We're mostly 'Alone Together,' but some apps bring new audiences together for the first time

Technology's constant presence in our lives certainly seems to indicate that we are not present in one another's lives. "Everyone is always having their attention divided between the world of people they're with and this 'other' reality," Sherry Turkle, author of Alone Together, shared with Bill Moyers -- and that was nearly three years ago. Turkle's work on the subject of technology and its role in our lives certainly spurred a dialog, but inevitably, it did not cease the momentum of technological advances and their interference in our physical, social lives.

Today, this theory moves beyond acceptance of interference and into a territory of mild shame and/or light addiction. A recent study by the Pew Research Center found that 89% of cell phone users cited using their phones during the last social activity or gathering that they attended. Moreover, 82% of adults reported that their cell phone use hurt conversation in social settings.

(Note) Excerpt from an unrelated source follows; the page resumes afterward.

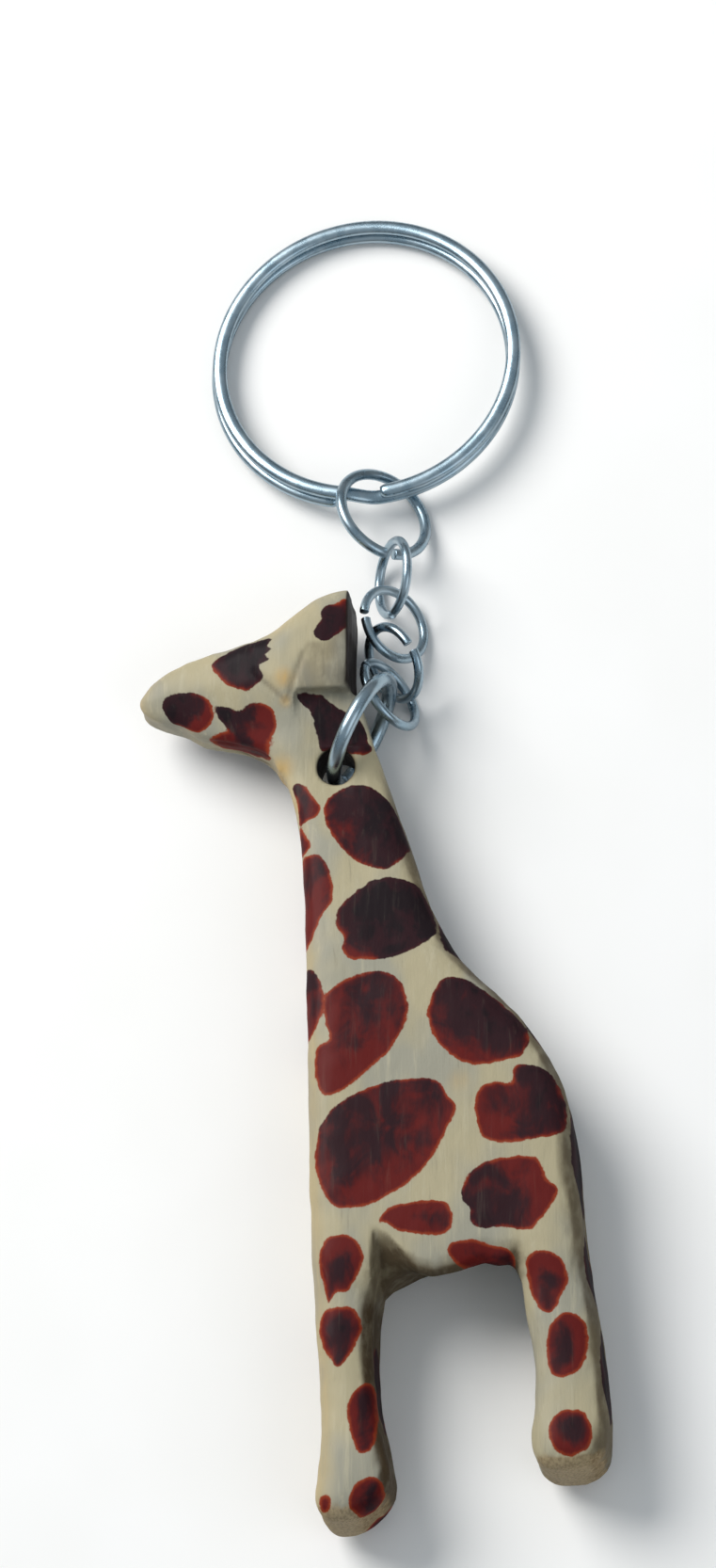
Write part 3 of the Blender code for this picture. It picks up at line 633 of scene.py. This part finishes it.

With phones pulling us away from each other and the present moment so often, are there any mobile advances out there that still empower a physical interaction or the slightest preservation of the past? Although there is a macro-level issue at hand here, it's worth naming a few services that present a silver, albeit micro, lining.

First, there are the more obvious sites and apps like Meetup or Grouper that are a natural starting point for anyone who wants to break through their comfort zone, meet new people (in the flesh), and rally around similar interests. Then there are the more unique approaches that blend a component of the fading past and the rapid nature of present day technology.

One of these old-meets-new services is an app called Felt. As it's name suggests, there's a level of human empathy required to use the tool. The premise is simple: Felt allows you to create and send your own handwritten cards. "We're trying to balance out today's communication. Nearly all of it is currently going through email, text, and chat," says the company's founder, Tomer Alpert. "Felt let's you make that special impact you want for birthdays, thank you's, and holidays."

As a huge fan of handwritten letters and cards, I was skeptical that this service could duplicate the sentiment -- but gave it a shot when I had an opportunity to send a thank-you note to a friend and opted to send a photo card. The whole process doesn't take more than a few minutes (not including your personal message-drafting time) and the result is a tasteful, well-designed card. I was curious to hear if the service has impacted its users or changed behaviors and discovered that it's actually become a game-changer for some unexpected use cases.

"Felt's been used in super special moments," says Alpert. "A young girl who hadn't spoken to her mom in ten years broke the silence using a Felt card, a man with MS sent his wife their first love letter, and someone sent their dad his 100th birthday card using the app."

Although it's going to take a lot more to make a dent in our culture's lack of in-person moments, technology might bring individuals into more intimate moments for the first time, as shown by the man with MS -- and I think that's a silver lining we can all get behind.

We may be alone together, but at least we are still honoring the tradition of sending a thoughtful note to loved ones.